** BEGIN Data block **

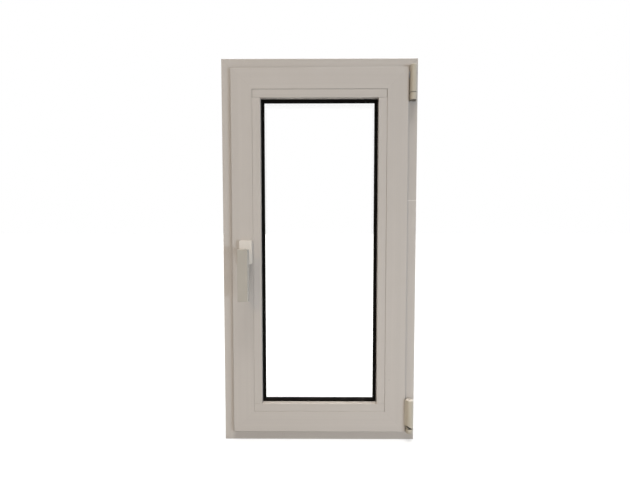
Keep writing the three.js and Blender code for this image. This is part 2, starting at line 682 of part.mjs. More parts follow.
function handleScrew(off) {
  const headY = ROSE_Y[1] - 4 - GAP;
  const head = cylinder(4.4, "y", [headY - 2.2, headY], [HANDLE_X, HANDLE_Z + off], 24);
  const shank = cylinder(CASE_SCREW_R, "y", [headY - 1, -19], [HANDLE_X, HANDLE_Z + off], 24);
  return union(head, shank);
}

/** A square bar on the handle's axis. */
function squareBar(half, y) {
  return box([HANDLE_X - half, HANDLE_X + half], y, [HANDLE_Z - half, HANDLE_Z + half]);
}

/** Plain straight lever, a little wider at the back, on a round neck with a square socket. */
function handleLever() {
  const [front, back] = LEVER_Y;
  const outline = [
    [-LEVER_WIDTH / 2, front],
    [LEVER_WIDTH / 2, front],
    [LEVER_BACK_WIDTH / 2, back],
    [-LEVER_BACK_WIDTH / 2, back],
  ];
  const shape = new THREE.Shape(outline.map(([x, y]) => new THREE.Vector2(x, y)));
  const length = LEVER_UP + LEVER_DOWN;
  const geometry = new THREE.ExtrudeGeometry(shape, { depth: length, bevelEnabled: false });
  const blade = solidOf(geometry.translate(HANDLE_X, 0, HANDLE_Z - LEVER_DOWN));
  const neckEnd = ROSE_Y[1] - 4 - GAP;
  const neck = cylinder(NECK_R, "y", [back - 1, neckEnd], [HANDLE_X, HANDLE_Z]);
  const half = SPINDLE / 2 + GAP;
  const socket = squareBar(half, [back + 1, neckEnd + 1]);
  return cut(union(blade, neck), socket);
}

function handleSpindle() {
  return squareBar(SPINDLE / 2, [LEVER_Y[1] + 1 + GAP, SPINDLE_END_Y]);
}

/** Involute pinion on the spindle, its teeth thinned a little for backlash. */
function drivePinion() {
  const module = (2 * PITCH_R) / TEETH;
  const pressure = THREE.MathUtils.degToRad(20);
  const base = PITCH_R * Math.cos(pressure);
  const outer = PITCH_R + 0.9 * module;
  const root = PITCH_R - 1.2 * module;
  const involute = (r) => (r <= base ? 0 : Math.tan(Math.acos(base / r)) - Math.acos(base / r));
  const halfTooth = Math.PI / (2 * TEETH) - BACKLASH / PITCH_R + involute(PITCH_R);
  const flank = [root, base, (base + PITCH_R) / 2, PITCH_R, (PITCH_R + outer) / 2, outer];
  const points = [];
  for (let tooth = 0; tooth < TEETH; tooth += 1) {
    // A tooth points at the rack, which lies towards -x.
    const middle = Math.PI + (tooth * 2 * Math.PI) / TEETH;
    const half = flank.map((r) => [r, halfTooth - involute(r)]);
    const rising = half.map(([r, a]) => [r, middle - a]);
    const falling = [...half].reverse().map(([r, a]) => [r, middle + a]);
    const outline = [...rising, ...falling];
    outline.forEach(([r, a]) => points.push(new THREE.Vector2(r * Math.cos(a), r * Math.sin(a))));
  }
  const [y0, y1] = PINION_Y;
  const gear = new THREE.ExtrudeGeometry(new THREE.Shape(points), { depth: y1 - y0, bevelEnabled: false });
  const teeth = solidOf(gear.rotateX(Math.PI / 2).translate(HANDLE_X, y1, HANDLE_Z));
  const hub = cylinder(JOURNAL_R, "y", [y0 - 3, y1 + 2.5], [HANDLE_X, HANDLE_Z], 32);
  const half = SPINDLE / 2 + GAP;
  const socket = squareBar(half, [y0 - 5, y1 + 4]);
  return cut(union(teeth, hub), socket);
}

/** One half of the gear case, split across the middle of the pinion. */
function gearboxCase(front) {
  const split = (PINION_Y[0] + PINION_Y[1]) / 2;
  const y = front ? [CHAMBER_Y[0] + 0.5, split - GAP / 2] : [split + GAP / 2, CHAMBER_Y[1] - 0.5];
  const shell = sideBox("left", [CHAMBER_U[0] + GAP, CHAMBER_U[1] - GAP], y, GEARBOX_Z);
  const centre = [HANDLE_X, HANDLE_Z];
  const cavityY = [PINION_Y[0] - 0.6, PINION_Y[1] + 0.6];
  const cavity = cylinder(GEAR_CAVITY_R, "y", cavityY, centre);
  const mouthZ = [HANDLE_Z - GEAR_CAVITY_R, HANDLE_Z + GEAR_CAVITY_R];
  const mouth = sideBox("left", [CHANNEL_U[1] - 1, HANDLE_U], cavityY, mouthZ);
  const journal = cylinder(JOURNAL_R + GAP, "y", [PINION_Y[0] - 3.4, PINION_Y[1] + 2.9], centre, 32);
  const spindleHole = cylinder(5.6, "y", [CHAMBER_Y[0] - 1, PINION_Y[0]], centre, 32);
  const screwHoles = [-SCREW_OFF, SCREW_OFF].map((off) =>
    cylinder(CASE_SCREW_R + GAP, "y", [CHAMBER_Y[0] - 1, -18], [HANDLE_X, HANDLE_Z + off], 24));
  return cut(shell, cavity, mouth, journal, spindleHole, ...screwHoles);
}

// ---- drive rods ----
/** A flat rod in a side's groove. */
function rod(side, s) {
  return sideBox(side, ROD_U, ROD_Y, s);
}

/** A mushroom cam standing out of the groove, riveted to its rod. */
function cam(side, s) {
  const head = sidePin(side, CAM_R, CAM_U, CAM_Y, s);
  const stem = sidePin(side, CAM_STEM_R, [CAM_U[1] - 0.5, ROD_U[0] + 1], CAM_Y, s, 24);
  return union(head, stem);
}

/** The rack that the pinion drives: trapezoid teeth on the side rod. */
function rack() {
  const module = (2 * PITCH_R) / TEETH;
  const pitch = Math.PI * module;
  const line = HANDLE_U - PITCH_R;
  const [tip, root] = [line + 0.9 * module, line - 1.15 * module];
  const slope = Math.tan(THREE.MathUtils.degToRad(20));
  const halfAt = (u) => pitch / 4 - BACKLASH - (u - line) * slope;
  const first = -4;
  const last = 10;
  const points = [[ROD_U[0], HANDLE_Z + (first - 0.5) * pitch]];
  // A gap faces the pinion's tooth at the handle's height, so teeth stand half a pitch off it.
  for (let i = first; i <= last; i += 1) {
    const middle = HANDLE_Z + (i + 0.5) * pitch;
    points.push([root, middle - halfAt(root)], [tip, middle - halfAt(tip)]);
    points.push([tip, middle + halfAt(tip)], [root, middle + halfAt(root)]);
  }
  points[0][1] = points[1][1];
  points.push([ROD_U[0], points.at(-1)[1]]);
  const shape = new THREE.Shape(points.map(([u, s]) => new THREE.Vector2(u - WIDTH / 2, s)));
  const geometry = new THREE.ExtrudeGeometry(shape, { depth: 12, bevelEnabled: false });
  return solidOf(geometry.rotateX(Math.PI / 2).translate(0, CAM_Y + 6, 0));
}

function sideDriveRod() {
  return union(rod("left", SIDE_ROD_Z), rack(), ...SIDE_CAM_Z.map((z) => cam("left", z)));
}

function topDriveRod() {
  const along = TOP_ROD_X.map((x) => x + WIDTH / 2);
  return union(rod("top", along), cam("top", TOP_CAM_X + WIDTH / 2));
}

function bottomDriveRod() {
  const along = BOTTOM_ROD_X.map((x) => x + WIDTH / 2);
  return union(rod("bottom", along), cam("bottom", BOTTOM_CAM_X + WIDTH / 2));
}

function cornerDrive(vertical) {
  const u = [CHANNEL_U[0] + GAP, CHANNEL_U[1] - GAP];
  return cornerBlock(vertical, "left", u, CORNER_LEG_U, [CHANNEL_Y[0] + GAP, CHANNEL_Y[1] - GAP]);
}

// ---- the window ----
const windowGroup = new THREE.Group();

function addTo(group, name, solid, material) {
  const mesh = new THREE.Mesh(geometryOf(solid), material);
  mesh.name = name;
  group.add(mesh);
}

function bodyGroup() {
  const group = new THREE.Group();
  windowGroup.add(group);
  return group;
}

const CORNERS = [["top", "left"], ["top", "right"], ["bottom", "left"], ["bottom", "right"]];

const frame = bodyGroup();
addTo(frame, "frame_sill", frameSill(), WHITE);
addTo(frame, "frame_head", mitredBar(FRAME_SECTION, "top"), WHITE);
addTo(frame, "frame_left_jamb", mitredBar(FRAME_SECTION, "left"), WHITE);
addTo(frame, "frame_right_jamb", mitredBar(FRAME_SECTION, "right"), WHITE);
CORNERS.forEach(([v, h]) => addTo(frame, `frame_corner_cleat_${v}_${h}`, frameCleat(v, h), ALUMINIUM));
addTo(frame, "frame_centre_seal", frameCentreSeal(), RUBBER);
addTo(frame, "drain_cap_left", drainCap(DRAIN_X[0]), WHITE);
addTo(frame, "drain_cap_right", drainCap(DRAIN_X[1]), WHITE);
addTo(frame, "keep_side_lower", keep("left", SIDE_CAM_Z[0]), ZINC);
addTo(frame, "keep_side_upper", keep("left", SIDE_CAM_Z[1]), ZINC);
addTo(frame, "keep_top", keep("top", TOP_CAM_X + WIDTH / 2), ZINC);
addTo(frame, "keep_bottom", keep("bottom", BOTTOM_CAM_X + WIDTH / 2), ZINC);
addTo(frame, "top_hinge_bearing", topHingeBearing(), WHITE);
addTo(frame, "top_hinge_pin", topHingePin(), STEEL);
addTo(frame, "bottom_hinge_bearing", bottomHingeBearing(), WHITE);

addTo(bodyGroup(), "bottom_hinge_swivel", bottomHingeSwivel(), STEEL);

const sash = bodyGroup();
addTo(sash, "sash_bottom_rail", mitredBar(SASH_SECTION, "bottom"), WHITE);
addTo(sash, "sash_top_rail", mitredBar(SASH_SECTION, "top"), WHITE);
addTo(sash, "sash_left_stile", sashLeftStile(), WHITE);
addTo(sash, "sash_right_stile", sashRightStile(), WHITE);
CORNERS.forEach(([v, h]) => addTo(sash, `sash_corner_cleat_${v}_${h}`, sashCleat(v, h), ALUMINIUM));
Object.keys(SIDES).forEach((side) => addTo(sash, `bead_${side}`, bead(side), WHITE));
addTo(sash, "flap_seal", flapSeal(), RUBBER);
addTo(sash, "flap_seal_hinge_side", hingeSideSeal(), RUBBER);
addTo(sash, "inner_glazing_gasket", innerGasket(), RUBBER);
addTo(sash, "outer_glazing_gasket", outerGasket(), RUBBER);
addTo(sash, "inner_pane", pane(INNER_PANE_Y), GLASS);
addTo(sash, "outer_pane", pane(INNER_PANE_Y + PANE + CAVITY), GLASS);
addTo(sash, "spacer_bar", spacerBar(), SPACER);
addTo(sash, "setting_block_left", settingBlock(-95), PLASTIC);
addTo(sash, "setting_block_right", settingBlock(95), PLASTIC);
addTo(sash, "bottom_hinge_pin", bottomHingePin(), STEEL);
addTo(sash, "bottom_hinge_leaf", bottomHingeLeaf(), STEEL);
addTo(sash, "bottom_hinge_cover", bottomHingeCover(), WHITE);
addTo(sash, "stay_guide", stayGuide(), ZINC);
addTo(sash, "corner_drive_top", cornerDrive("top"), ZINC);
addTo(sash, "corner_drive_bottom", cornerDrive("bottom"), ZINC);
addTo(sash, "gearbox_case_front", gearboxCase(true), ZINC);
addTo(sash, "gearbox_case_back", gearboxCase(false), ZINC);
addTo(sash, "handle_base_plate", handleBasePlate(), ZINC);
addTo(sash, "handle_cover", handleCover(), WHITE);
addTo(sash, "handle_screw_upper", handleScrew(SCREW_OFF), STEEL);
addTo(sash, "handle_screw_lower", handleScrew(-SCREW_OFF), STEEL);

const handle = bodyGroup();
addTo(handle, "handle_lever", handleLever(), WHITE);
addTo(handle, "handle_spindle", handleSpindle(), STEEL);
addTo(handle, "drive_pinion", drivePinion(), STEEL);

addTo(bodyGroup(), "side_drive_rod", sideDriveRod(), STEEL);
addTo(bodyGroup(), "top_drive_rod", topDriveRod(), STEEL);
addTo(bodyGroup(), "bottom_drive_rod", bottomDriveRod(), STEEL);

const stay = bodyGroup();
addTo(stay, "stay_arm", stayArm(), STEEL);
addTo(stay, "top_hinge_cover", topHingeCover(), WHITE);

export default windowGroup;
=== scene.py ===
"""Looks for a tilt-and-turn casement window.

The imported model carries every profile, pane, hinge and rod at its real size. This script gives each of them
its finish, rounds their edges, adds the small pieces that are only seen close up, and sets the stage round
them. Lengths are in metres. The room side faces -Y, and u is a distance inward from the frame's outer edge.
"""

import logging  # noqa: E402
import math  # noqa: E402
from collections.abc import Iterable  # noqa: E402
from dataclasses import dataclass, field  # noqa: E402
from enum import Enum  # noqa: E402
from functools import cache  # noqa: E402

import bmesh  # noqa: E402
import bpy  # noqa: E402
from mathutils import Matrix, Vector  # noqa: E402


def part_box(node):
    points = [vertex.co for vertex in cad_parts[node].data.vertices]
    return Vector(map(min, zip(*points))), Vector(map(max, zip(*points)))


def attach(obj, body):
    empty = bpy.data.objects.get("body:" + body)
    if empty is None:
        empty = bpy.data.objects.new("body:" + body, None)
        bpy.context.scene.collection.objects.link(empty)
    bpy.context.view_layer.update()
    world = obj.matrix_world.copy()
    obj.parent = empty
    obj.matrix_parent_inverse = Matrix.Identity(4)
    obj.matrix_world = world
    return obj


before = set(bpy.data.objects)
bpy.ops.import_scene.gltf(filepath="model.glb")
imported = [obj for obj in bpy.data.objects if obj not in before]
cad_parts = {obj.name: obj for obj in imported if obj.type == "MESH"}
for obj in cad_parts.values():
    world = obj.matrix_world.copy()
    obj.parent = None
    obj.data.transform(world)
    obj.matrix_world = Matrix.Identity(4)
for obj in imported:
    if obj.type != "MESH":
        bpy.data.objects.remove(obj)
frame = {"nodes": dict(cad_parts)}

log = logging.getLogger("window")

MM = 0.001
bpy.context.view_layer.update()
FRAME_HALF = (252.0 * MM, 500.0 * MM)
SAME_POINT = 0.002 * MM

Color = tuple[int, int, int]
Linear = tuple[float, float, float, float]
Point = tuple[float, float, float]
Strip = tuple[float, float, float, float]
Socket = bpy.types.NodeSocket

BLACK: Linear = (0.0, 0.0, 0.0, 1.0)
WHITE: Linear = (1.0, 1.0, 1.0, 1.0)


# -----------------------------------------------------------------------------------------------------------
# Shader helpers and shared groups
# -----------------------------------------------------------------------------------------------------------
def linear(color: Color) -> Linear:
    """Turn a colour of 0 to 255 as seen on a screen into a linear one.

    Args:
        color: Red, green and blue, 0 to 255.

    Returns:
        Linear red, green, blue and an alpha of 1.
    """
    parts = [c / 255 for c in color]
    parts = [c / 12.92 if c <= 0.04045 else ((c + 0.055) / 1.055) ** 2.4 for c in parts]
    return (parts[0], parts[1], parts[2], 1.0)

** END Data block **

## Requirements:
Output nothing except the lines from the line with "const handle = bodyGroup();" through the line with "bpy.context.scene.collection.objects.link(empty)", copied exactly, end lines included.

## Finished exercise:
const handle = bodyGroup();
addTo(handle, "handle_lever", handleLever(), WHITE);
addTo(handle, "handle_spindle", handleSpindle(), STEEL);
addTo(handle, "drive_pinion", drivePinion(), STEEL);

addTo(bodyGroup(), "side_drive_rod", sideDriveRod(), STEEL);
addTo(bodyGroup(), "top_drive_rod", topDriveRod(), STEEL);
addTo(bodyGroup(), "bottom_drive_rod", bottomDriveRod(), STEEL);

const stay = bodyGroup();
addTo(stay, "stay_arm", stayArm(), STEEL);
addTo(stay, "top_hinge_cover", topHingeCover(), WHITE);

export default windowGroup;
=== scene.py ===
"""Looks for a tilt-and-turn casement window.

The imported model carries every profile, pane, hinge and rod at its real size. This script gives each of them
its finish, rounds their edges, adds the small pieces that are only seen close up, and sets the stage round
them. Lengths are in metres. The room side faces -Y, and u is a distance inward from the frame's outer edge.
"""

import logging  # noqa: E402
import math  # noqa: E402
from collections.abc import Iterable  # noqa: E402
from dataclasses import dataclass, field  # noqa: E402
from enum import Enum  # noqa: E402
from functools import cache  # noqa: E402

import bmesh  # noqa: E402
import bpy  # noqa: E402
from mathutils import Matrix, Vector  # noqa: E402


def part_box(node):
    points = [vertex.co for vertex in cad_parts[node].data.vertices]
    return Vector(map(min, zip(*points))), Vector(map(max, zip(*points)))


def attach(obj, body):
    empty = bpy.data.objects.get("body:" + body)
    if empty is None:
        empty = bpy.data.objects.new("body:" + body, None)
        bpy.context.scene.collection.objects.link(empty)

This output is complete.